** START **
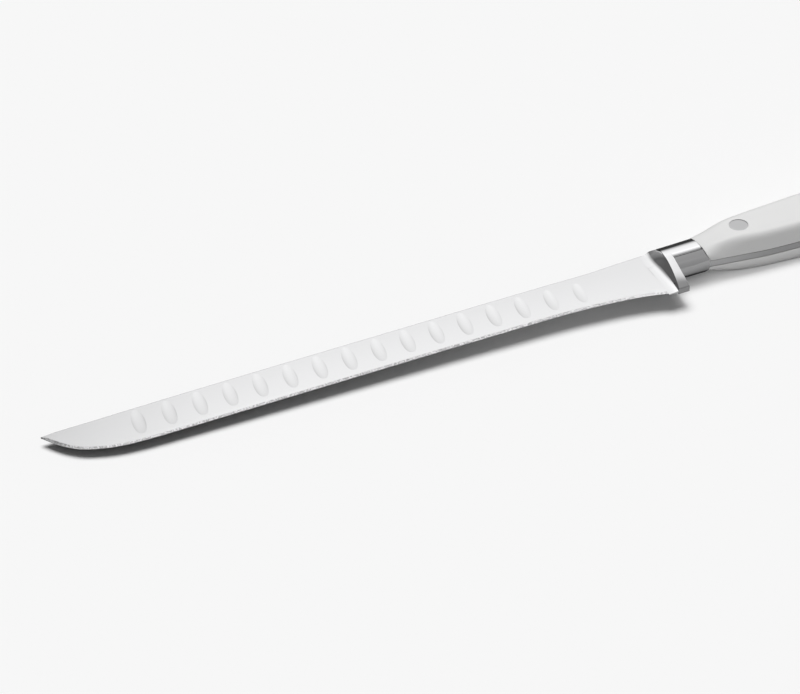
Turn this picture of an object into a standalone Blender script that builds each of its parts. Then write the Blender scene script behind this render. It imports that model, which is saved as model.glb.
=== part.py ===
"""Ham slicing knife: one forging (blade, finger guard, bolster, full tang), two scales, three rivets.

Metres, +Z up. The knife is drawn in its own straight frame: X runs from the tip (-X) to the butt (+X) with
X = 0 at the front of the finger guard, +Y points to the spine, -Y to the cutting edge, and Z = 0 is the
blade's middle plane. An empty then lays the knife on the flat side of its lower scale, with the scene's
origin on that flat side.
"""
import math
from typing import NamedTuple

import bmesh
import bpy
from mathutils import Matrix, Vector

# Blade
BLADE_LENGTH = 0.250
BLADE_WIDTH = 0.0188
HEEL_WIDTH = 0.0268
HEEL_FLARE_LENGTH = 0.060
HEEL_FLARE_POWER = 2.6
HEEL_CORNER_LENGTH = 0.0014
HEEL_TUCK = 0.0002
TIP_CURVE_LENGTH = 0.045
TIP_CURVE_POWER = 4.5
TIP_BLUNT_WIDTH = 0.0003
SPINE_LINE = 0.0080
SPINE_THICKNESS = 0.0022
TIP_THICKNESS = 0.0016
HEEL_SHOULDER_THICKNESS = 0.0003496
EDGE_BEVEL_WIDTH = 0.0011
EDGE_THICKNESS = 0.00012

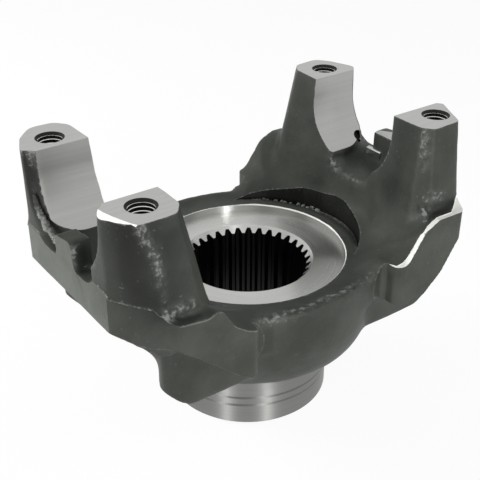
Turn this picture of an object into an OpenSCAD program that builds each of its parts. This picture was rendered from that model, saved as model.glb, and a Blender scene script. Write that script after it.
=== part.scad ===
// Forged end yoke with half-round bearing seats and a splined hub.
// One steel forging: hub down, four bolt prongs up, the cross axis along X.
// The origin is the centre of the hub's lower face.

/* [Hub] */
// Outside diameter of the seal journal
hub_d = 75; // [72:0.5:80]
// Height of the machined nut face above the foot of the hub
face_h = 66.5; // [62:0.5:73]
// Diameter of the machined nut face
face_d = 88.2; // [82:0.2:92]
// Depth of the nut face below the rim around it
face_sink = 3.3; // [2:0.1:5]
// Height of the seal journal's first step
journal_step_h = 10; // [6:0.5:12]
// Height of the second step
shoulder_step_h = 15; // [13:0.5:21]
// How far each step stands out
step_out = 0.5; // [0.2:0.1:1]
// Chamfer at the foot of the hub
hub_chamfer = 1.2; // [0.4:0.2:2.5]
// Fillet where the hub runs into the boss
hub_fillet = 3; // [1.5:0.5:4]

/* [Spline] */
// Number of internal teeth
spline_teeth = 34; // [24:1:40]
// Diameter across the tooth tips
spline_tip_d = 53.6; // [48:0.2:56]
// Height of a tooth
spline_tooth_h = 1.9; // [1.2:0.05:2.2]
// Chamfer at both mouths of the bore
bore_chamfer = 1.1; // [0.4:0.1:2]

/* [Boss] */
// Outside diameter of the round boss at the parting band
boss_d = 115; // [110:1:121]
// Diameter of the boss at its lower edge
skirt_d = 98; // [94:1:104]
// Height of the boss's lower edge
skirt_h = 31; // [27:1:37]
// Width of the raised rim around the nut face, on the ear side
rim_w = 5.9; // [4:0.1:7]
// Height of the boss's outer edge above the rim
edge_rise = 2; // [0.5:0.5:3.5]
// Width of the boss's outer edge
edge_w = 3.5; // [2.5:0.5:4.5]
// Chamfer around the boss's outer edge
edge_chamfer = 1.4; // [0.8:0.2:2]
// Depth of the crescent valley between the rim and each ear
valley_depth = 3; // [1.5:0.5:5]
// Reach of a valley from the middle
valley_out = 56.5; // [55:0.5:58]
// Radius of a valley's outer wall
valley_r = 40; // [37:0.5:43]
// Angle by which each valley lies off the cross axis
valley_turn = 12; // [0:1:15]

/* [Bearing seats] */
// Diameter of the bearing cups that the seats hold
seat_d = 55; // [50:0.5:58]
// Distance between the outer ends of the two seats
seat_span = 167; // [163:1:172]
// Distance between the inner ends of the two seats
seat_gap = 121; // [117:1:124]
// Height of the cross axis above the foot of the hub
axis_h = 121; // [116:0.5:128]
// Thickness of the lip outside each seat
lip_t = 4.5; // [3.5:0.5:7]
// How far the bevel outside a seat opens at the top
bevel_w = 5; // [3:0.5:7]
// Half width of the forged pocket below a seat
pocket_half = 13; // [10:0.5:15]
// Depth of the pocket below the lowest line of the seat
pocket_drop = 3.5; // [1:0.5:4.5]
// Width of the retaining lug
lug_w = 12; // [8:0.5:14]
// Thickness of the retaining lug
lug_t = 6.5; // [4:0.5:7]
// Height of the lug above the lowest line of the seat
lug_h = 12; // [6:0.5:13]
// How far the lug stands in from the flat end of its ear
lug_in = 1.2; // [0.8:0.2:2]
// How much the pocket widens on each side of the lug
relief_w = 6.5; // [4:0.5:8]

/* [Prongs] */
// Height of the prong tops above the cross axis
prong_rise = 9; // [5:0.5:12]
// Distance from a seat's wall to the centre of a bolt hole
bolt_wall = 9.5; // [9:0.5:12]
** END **
_What is required:_ Here, the records must be output exactly and in full.

_Reply:_
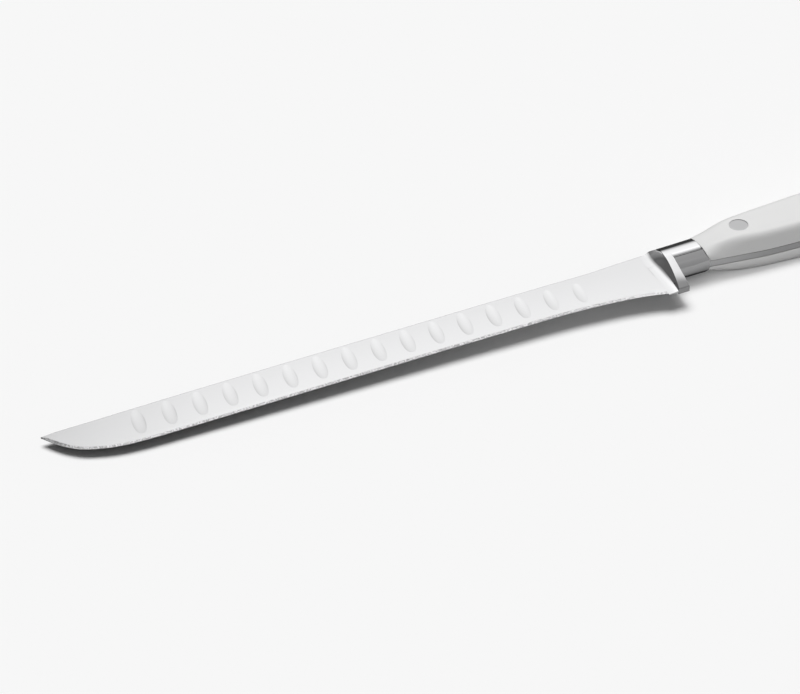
Turn this picture of an object into a standalone Blender script that builds each of its parts. Then write the Blender scene script behind this render. It imports that model, which is saved as model.glb.
=== part.py ===
"""Ham slicing knife: one forging (blade, finger guard, bolster, full tang), two scales, three rivets.

Metres, +Z up. The knife is drawn in its own straight frame: X runs from the tip (-X) to the butt (+X) with
X = 0 at the front of the finger guard, +Y points to the spine, -Y to the cutting edge, and Z = 0 is the
blade's middle plane. An empty then lays the knife on the flat side of its lower scale, with the scene's
origin on that flat side.
"""
import math
from typing import NamedTuple

import bmesh
import bpy
from mathutils import Matrix, Vector

# Blade
BLADE_LENGTH = 0.250
BLADE_WIDTH = 0.0188
HEEL_WIDTH = 0.0268
HEEL_FLARE_LENGTH = 0.060
HEEL_FLARE_POWER = 2.6
HEEL_CORNER_LENGTH = 0.0014
HEEL_TUCK = 0.0002
TIP_CURVE_LENGTH = 0.045
TIP_CURVE_POWER = 4.5
TIP_BLUNT_WIDTH = 0.0003
SPINE_LINE = 0.0080
SPINE_THICKNESS = 0.0022
TIP_THICKNESS = 0.0016
HEEL_SHOULDER_THICKNESS = 0.0003496
EDGE_BEVEL_WIDTH = 0.0011
EDGE_THICKNESS = 0.00012

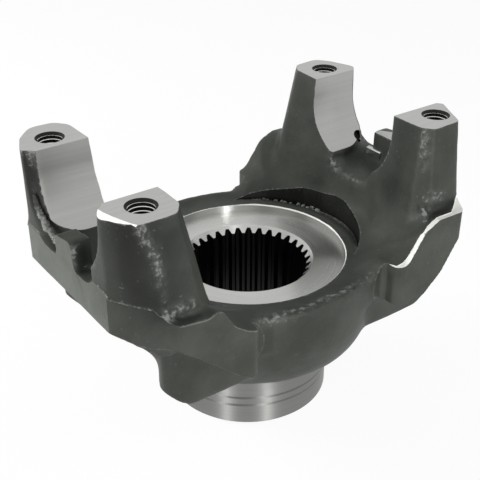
Turn this picture of an object into an OpenSCAD program that builds each of its parts. This picture was rendered from that model, saved as model.glb, and a Blender scene script. Write that script after it.
=== part.scad ===
// Forged end yoke with half-round bearing seats and a splined hub.
// One steel forging: hub down, four bolt prongs up, the cross axis along X.
// The origin is the centre of the hub's lower face.

/* [Hub] */
// Outside diameter of the seal journal
hub_d = 75; // [72:0.5:80]
// Height of the machined nut face above the foot of the hub
face_h = 66.5; // [62:0.5:73]
// Diameter of the machined nut face
face_d = 88.2; // [82:0.2:92]
// Depth of the nut face below the rim around it
face_sink = 3.3; // [2:0.1:5]
// Height of the seal journal's first step
journal_step_h = 10; // [6:0.5:12]
// Height of the second step
shoulder_step_h = 15; // [13:0.5:21]
// How far each step stands out
step_out = 0.5; // [0.2:0.1:1]
// Chamfer at the foot of the hub
hub_chamfer = 1.2; // [0.4:0.2:2.5]
// Fillet where the hub runs into the boss
hub_fillet = 3; // [1.5:0.5:4]

/* [Spline] */
// Number of internal teeth
spline_teeth = 34; // [24:1:40]
// Diameter across the tooth tips
spline_tip_d = 53.6; // [48:0.2:56]
// Height of a tooth
spline_tooth_h = 1.9; // [1.2:0.05:2.2]
// Chamfer at both mouths of the bore
bore_chamfer = 1.1; // [0.4:0.1:2]

/* [Boss] */
// Outside diameter of the round boss at the parting band
boss_d = 115; // [110:1:121]
// Diameter of the boss at its lower edge
skirt_d = 98; // [94:1:104]
// Height of the boss's lower edge
skirt_h = 31; // [27:1:37]
// Width of the raised rim around the nut face, on the ear side
rim_w = 5.9; // [4:0.1:7]
// Height of the boss's outer edge above the rim
edge_rise = 2; // [0.5:0.5:3.5]
// Width of the boss's outer edge
edge_w = 3.5; // [2.5:0.5:4.5]
// Chamfer around the boss's outer edge
edge_chamfer = 1.4; // [0.8:0.2:2]
// Depth of the crescent valley between the rim and each ear
valley_depth = 3; // [1.5:0.5:5]
// Reach of a valley from the middle
valley_out = 56.5; // [55:0.5:58]
// Radius of a valley's outer wall
valley_r = 40; // [37:0.5:43]
// Angle by which each valley lies off the cross axis
valley_turn = 12; // [0:1:15]

/* [Bearing seats] */
// Diameter of the bearing cups that the seats hold
seat_d = 55; // [50:0.5:58]
// Distance between the outer ends of the two seats
seat_span = 167; // [163:1:172]
// Distance between the inner ends of the two seats
seat_gap = 121; // [117:1:124]
// Height of the cross axis above the foot of the hub
axis_h = 121; // [116:0.5:128]
// Thickness of the lip outside each seat
lip_t = 4.5; // [3.5:0.5:7]
// How far the bevel outside a seat opens at the top
bevel_w = 5; // [3:0.5:7]
// Half width of the forged pocket below a seat
pocket_half = 13; // [10:0.5:15]
// Depth of the pocket below the lowest line of the seat
pocket_drop = 3.5; // [1:0.5:4.5]
// Width of the retaining lug
lug_w = 12; // [8:0.5:14]
// Thickness of the retaining lug
lug_t = 6.5; // [4:0.5:7]
// Height of the lug above the lowest line of the seat
lug_h = 12; // [6:0.5:13]
// How far the lug stands in from the flat end of its ear
lug_in = 1.2; // [0.8:0.2:2]
// How much the pocket widens on each side of the lug
relief_w = 6.5; // [4:0.5:8]

/* [Prongs] */
// Height of the prong tops above the cross axis
prong_rise = 9; // [5:0.5:12]
// Distance from a seat's wall to the centre of a bolt hole
bolt_wall = 9.5; // [9:0.5:12]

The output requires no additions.